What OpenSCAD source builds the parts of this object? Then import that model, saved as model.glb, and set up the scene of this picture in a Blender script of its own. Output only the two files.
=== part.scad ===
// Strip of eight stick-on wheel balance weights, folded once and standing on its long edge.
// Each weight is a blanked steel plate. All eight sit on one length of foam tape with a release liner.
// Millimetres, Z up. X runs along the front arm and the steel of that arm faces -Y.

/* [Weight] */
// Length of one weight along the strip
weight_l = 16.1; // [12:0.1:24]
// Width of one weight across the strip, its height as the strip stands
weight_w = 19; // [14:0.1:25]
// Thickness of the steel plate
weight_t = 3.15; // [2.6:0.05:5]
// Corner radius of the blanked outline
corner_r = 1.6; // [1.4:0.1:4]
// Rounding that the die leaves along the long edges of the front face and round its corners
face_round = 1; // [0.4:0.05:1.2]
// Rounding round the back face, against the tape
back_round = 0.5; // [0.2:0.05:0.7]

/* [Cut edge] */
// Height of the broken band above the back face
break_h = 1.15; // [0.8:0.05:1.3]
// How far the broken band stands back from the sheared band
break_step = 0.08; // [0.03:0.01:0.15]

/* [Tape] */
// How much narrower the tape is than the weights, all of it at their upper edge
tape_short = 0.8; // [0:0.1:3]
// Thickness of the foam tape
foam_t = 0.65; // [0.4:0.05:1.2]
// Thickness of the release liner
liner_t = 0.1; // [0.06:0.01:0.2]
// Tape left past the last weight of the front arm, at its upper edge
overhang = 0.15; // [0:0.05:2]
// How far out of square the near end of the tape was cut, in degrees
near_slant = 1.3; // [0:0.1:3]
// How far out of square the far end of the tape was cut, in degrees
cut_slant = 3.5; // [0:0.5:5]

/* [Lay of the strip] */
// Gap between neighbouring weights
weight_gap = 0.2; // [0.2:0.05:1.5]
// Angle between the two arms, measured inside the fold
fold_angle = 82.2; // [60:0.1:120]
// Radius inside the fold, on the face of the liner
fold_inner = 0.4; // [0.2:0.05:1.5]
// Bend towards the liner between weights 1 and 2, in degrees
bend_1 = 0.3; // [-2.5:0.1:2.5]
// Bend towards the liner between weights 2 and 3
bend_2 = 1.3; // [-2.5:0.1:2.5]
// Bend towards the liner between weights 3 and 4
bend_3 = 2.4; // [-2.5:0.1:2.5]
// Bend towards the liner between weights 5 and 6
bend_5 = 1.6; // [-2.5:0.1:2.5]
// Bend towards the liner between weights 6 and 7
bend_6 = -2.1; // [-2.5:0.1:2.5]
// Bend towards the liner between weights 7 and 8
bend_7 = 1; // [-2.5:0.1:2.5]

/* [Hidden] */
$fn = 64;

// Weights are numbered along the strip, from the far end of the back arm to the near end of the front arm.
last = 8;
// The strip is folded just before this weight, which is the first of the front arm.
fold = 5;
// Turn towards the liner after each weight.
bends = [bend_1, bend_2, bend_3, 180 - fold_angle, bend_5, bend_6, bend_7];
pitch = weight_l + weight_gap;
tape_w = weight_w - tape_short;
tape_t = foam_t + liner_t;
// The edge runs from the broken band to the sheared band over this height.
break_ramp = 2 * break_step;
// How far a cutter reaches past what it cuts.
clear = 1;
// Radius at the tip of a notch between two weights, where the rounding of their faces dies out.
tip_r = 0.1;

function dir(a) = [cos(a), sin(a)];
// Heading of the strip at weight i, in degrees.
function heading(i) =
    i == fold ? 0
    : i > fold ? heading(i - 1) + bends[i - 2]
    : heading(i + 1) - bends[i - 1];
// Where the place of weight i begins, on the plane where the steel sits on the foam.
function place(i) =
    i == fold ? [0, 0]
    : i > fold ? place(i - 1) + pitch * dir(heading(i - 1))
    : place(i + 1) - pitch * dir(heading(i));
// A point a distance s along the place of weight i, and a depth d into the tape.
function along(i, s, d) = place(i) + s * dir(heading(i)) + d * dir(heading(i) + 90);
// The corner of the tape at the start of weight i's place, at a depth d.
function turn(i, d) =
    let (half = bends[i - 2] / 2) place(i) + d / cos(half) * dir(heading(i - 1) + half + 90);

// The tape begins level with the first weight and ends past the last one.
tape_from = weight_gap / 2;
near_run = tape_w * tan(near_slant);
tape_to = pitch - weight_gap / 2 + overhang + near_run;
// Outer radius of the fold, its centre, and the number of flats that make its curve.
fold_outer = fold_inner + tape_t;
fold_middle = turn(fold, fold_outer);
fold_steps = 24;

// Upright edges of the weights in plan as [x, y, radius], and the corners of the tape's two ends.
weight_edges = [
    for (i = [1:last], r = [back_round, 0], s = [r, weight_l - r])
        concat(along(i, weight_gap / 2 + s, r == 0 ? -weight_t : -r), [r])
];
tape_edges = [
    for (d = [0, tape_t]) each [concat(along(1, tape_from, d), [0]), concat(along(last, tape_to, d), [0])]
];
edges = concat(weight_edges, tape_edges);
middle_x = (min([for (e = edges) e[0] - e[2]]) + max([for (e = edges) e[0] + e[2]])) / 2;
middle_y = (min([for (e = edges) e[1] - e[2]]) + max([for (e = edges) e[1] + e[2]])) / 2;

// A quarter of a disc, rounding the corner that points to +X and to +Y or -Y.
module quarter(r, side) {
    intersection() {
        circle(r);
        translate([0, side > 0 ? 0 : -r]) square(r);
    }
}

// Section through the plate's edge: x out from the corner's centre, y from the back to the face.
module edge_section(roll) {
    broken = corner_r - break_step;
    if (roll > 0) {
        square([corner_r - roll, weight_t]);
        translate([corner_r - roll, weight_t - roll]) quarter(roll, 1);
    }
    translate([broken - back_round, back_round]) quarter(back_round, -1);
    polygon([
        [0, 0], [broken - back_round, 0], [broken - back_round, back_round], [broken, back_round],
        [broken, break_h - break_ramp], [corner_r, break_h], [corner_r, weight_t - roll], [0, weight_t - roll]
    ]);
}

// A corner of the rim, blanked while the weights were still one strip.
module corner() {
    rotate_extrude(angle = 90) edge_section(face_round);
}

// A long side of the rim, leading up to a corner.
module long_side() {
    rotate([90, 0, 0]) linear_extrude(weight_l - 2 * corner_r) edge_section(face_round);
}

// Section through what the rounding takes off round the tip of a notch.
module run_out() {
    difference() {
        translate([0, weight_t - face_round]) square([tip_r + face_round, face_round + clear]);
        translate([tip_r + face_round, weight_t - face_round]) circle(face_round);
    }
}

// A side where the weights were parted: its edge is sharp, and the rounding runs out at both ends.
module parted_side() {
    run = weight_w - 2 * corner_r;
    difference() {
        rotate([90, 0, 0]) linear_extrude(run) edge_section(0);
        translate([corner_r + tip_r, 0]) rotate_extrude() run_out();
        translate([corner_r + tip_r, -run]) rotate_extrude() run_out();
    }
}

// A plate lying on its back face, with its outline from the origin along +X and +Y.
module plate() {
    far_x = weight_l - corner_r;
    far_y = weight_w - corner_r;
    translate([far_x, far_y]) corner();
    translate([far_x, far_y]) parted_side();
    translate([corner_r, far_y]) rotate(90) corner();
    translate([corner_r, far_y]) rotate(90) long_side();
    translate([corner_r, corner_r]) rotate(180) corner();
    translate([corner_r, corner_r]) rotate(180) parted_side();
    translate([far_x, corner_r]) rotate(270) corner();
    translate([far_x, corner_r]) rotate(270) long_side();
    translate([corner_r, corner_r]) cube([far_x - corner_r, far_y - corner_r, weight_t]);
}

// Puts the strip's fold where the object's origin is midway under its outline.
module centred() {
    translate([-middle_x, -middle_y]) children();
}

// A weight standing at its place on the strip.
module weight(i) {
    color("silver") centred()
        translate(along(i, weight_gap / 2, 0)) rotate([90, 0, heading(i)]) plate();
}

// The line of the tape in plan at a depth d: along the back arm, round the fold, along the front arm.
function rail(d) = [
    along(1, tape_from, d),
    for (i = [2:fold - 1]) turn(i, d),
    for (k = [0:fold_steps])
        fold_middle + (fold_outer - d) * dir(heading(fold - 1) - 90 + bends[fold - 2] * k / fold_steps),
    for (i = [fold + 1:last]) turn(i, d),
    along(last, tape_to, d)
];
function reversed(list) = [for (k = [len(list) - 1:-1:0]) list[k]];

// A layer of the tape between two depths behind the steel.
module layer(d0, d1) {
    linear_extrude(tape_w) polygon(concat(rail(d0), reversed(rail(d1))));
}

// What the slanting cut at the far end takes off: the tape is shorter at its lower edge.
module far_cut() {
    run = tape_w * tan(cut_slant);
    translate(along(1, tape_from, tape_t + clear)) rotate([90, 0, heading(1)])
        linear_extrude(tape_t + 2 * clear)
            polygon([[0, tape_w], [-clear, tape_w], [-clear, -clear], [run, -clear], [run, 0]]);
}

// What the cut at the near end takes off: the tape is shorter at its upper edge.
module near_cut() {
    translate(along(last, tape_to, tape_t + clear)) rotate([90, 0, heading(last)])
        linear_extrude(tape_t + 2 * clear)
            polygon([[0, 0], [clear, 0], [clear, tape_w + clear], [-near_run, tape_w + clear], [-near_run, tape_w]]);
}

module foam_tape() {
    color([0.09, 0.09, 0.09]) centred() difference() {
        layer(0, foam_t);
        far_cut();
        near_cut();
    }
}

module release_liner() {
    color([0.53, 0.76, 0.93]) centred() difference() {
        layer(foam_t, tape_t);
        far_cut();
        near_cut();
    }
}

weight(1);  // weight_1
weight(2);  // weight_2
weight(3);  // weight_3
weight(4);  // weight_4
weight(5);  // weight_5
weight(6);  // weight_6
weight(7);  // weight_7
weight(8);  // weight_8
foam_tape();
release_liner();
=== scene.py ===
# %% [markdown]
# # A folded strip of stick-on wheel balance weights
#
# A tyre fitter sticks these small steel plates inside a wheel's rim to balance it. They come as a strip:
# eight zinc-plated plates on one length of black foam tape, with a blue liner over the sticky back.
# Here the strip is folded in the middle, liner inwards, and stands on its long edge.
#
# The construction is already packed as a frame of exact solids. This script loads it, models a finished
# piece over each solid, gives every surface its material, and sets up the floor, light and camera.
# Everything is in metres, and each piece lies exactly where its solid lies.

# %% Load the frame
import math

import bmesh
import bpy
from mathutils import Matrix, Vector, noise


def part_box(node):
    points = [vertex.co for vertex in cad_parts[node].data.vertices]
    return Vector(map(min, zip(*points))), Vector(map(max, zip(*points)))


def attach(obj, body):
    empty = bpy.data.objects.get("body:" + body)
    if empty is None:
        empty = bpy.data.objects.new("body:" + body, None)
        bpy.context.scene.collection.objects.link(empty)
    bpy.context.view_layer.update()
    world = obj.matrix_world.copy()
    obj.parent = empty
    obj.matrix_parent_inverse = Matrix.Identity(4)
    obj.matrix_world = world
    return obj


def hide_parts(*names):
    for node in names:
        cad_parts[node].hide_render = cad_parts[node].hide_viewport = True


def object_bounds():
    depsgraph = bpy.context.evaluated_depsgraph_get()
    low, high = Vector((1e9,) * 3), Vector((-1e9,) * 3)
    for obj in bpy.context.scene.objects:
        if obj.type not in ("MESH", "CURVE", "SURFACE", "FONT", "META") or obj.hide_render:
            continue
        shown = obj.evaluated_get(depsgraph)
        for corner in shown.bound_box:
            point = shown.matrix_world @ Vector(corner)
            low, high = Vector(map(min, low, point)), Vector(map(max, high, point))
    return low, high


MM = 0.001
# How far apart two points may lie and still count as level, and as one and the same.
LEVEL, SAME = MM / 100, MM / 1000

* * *

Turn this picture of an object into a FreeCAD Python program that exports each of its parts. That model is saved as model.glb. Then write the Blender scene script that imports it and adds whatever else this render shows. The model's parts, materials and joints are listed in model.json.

(Exercise details) Extract exactly and only the span of lines that begins at the line containing "layer(foam_t, tape_t);" and ends at the line containing "for node in".

(Task result)
        layer(foam_t, tape_t);
        far_cut();
        near_cut();
    }
}

weight(1);  // weight_1
weight(2);  // weight_2
weight(3);  // weight_3
weight(4);  // weight_4
weight(5);  // weight_5
weight(6);  // weight_6
weight(7);  // weight_7
weight(8);  // weight_8
foam_tape();
release_liner();
=== scene.py ===
# %% [markdown]
# # A folded strip of stick-on wheel balance weights
#
# A tyre fitter sticks these small steel plates inside a wheel's rim to balance it. They come as a strip:
# eight zinc-plated plates on one length of black foam tape, with a blue liner over the sticky back.
# Here the strip is folded in the middle, liner inwards, and stands on its long edge.
#
# The construction is already packed as a frame of exact solids. This script loads it, models a finished
# piece over each solid, gives every surface its material, and sets up the floor, light and camera.
# Everything is in metres, and each piece lies exactly where its solid lies.

# %% Load the frame
import math

import bmesh
import bpy
from mathutils import Matrix, Vector, noise


def part_box(node):
    points = [vertex.co for vertex in cad_parts[node].data.vertices]
    return Vector(map(min, zip(*points))), Vector(map(max, zip(*points)))


def attach(obj, body):
    empty = bpy.data.objects.get("body:" + body)
    if empty is None:
        empty = bpy.data.objects.new("body:" + body, None)
        bpy.context.scene.collection.objects.link(empty)
    bpy.context.view_layer.update()
    world = obj.matrix_world.copy()
    obj.parent = empty
    obj.matrix_parent_inverse = Matrix.Identity(4)
    obj.matrix_world = world
    return obj


def hide_parts(*names):
    for node in names:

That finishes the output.